The number of police officers in relation to the population size in Judea and Samaria, according to the report, is 200 to 450 percent higher than in police districts where crime is particularly high. For example, the number of policemen in Judea and Samaria is one per 340 residents, compared to areas with high crime rates such as Lod, where there is one cop per 662 residents or Netanya which has one cop for every 1428 residents.

The report also says that the percentage of indictments served against the population in Judea and Samaria is 300 percent, compared to residents of other areas in Israel. This completely contradicts the Attorney General’s guidelines regarding the need to determine “a uniform policy of action” throughout the Israeli police, the report notes.

As well, according to the data presented, the percentage of cases which are opened by police in the absence of a complainant in Judea and Samaria is higher by approximately 70 percent than the national average.

The Yesha Human Rights Organization notes that all this points to the fact that the police invests in resources in Judea and Samaria and that local officers are highly “diligent.” However, the organization notes, when examining the district’s meeting of police goals, one finds that no citizen in Judea and Samaria will be treated in the same way as a resident of Haifa or Be’er Sheva when it comes to offenses of burglary, car theft etc.

Orit Strook, the Director of the Yesha Human Rights Organization, was not surprised by these findings.

“When you invest all your resources on ideological investigations, on evacuations of outposts and on picking on citizens because of demonstrations, it’s no wonder that normal crime goes untreated,” Strook told Arutz Sheva.

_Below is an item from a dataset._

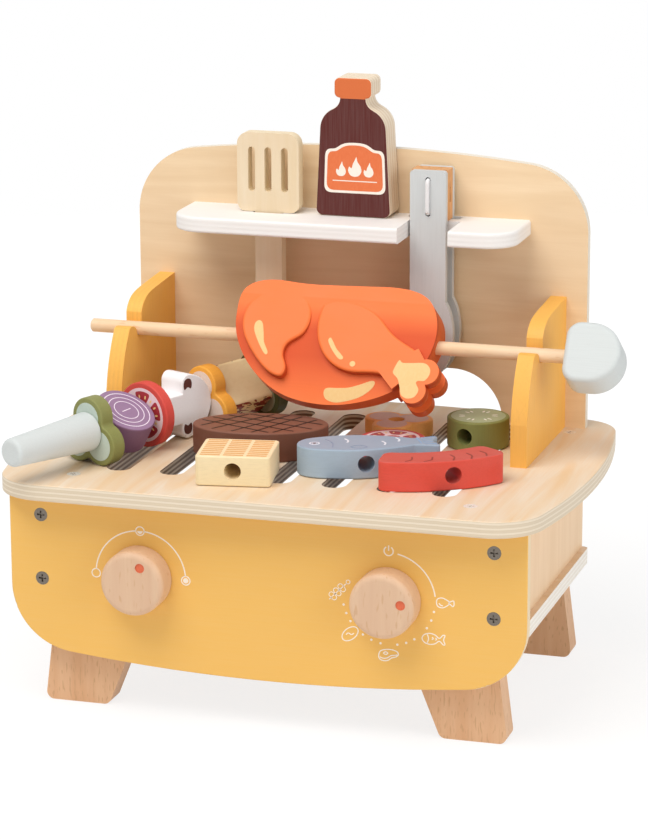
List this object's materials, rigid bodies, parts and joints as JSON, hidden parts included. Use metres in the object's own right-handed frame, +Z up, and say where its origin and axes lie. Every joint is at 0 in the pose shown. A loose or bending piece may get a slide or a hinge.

Strook’s organization has filed hundreds of complaints against police officers who tended to release their frustrations on Jewish youth in places like Amona and Gush Katif, and it has also pursued criminal and civil cases against dozens of police officers guilty of police brutality. In addition, it has lobbied for and successfully pushed through important legislation that protects the rights of residents of Judea and Samaria.

“The police statistics for 2011 examine how the various police districts met their set five-year targets between 2006 and 2010,” Strook said. “The five-year objectives including fighting violence, car thefts, break-ins and serious accidents. The police report indicates that the Central, Southern and Northern Districts met all these goals and were able to reduce the threshold of any of the offenses described above, as expected. The only exception was in the area of violence, where despite the police’s effort, the violence in these areas did not decrease but rather increased.”

She added, “The picture is clear: In Judea and Samaria over-enforcement is applied towards Jewish residents and nationalist activists, while less enforcement is applied towards their Arab neighbors and the left-wing activists who come to the area.”

“The police are busy evacuating outposts and arresting over ‘price tag’ operations and do not take time to engage in standard police operations, that is providing personal protection to residents,” said Strook. “In Judea and Samaria, the opposite phenomenon occurred: the police did not meet any of the goals in terms of car thefts, break-ins, and serious accidents. These actually increased, unlike in other districts.”

Strook noted that “only in the goal of violence did the Judea and Samaria District record an impressive achievement. How can it be that there are so many police officers and so much police activity in relation to other districts and yet the district was unable to bring down the crime rates? It is only because the police are engaged in evacuating outposts all day and tracking the hilltop youth.”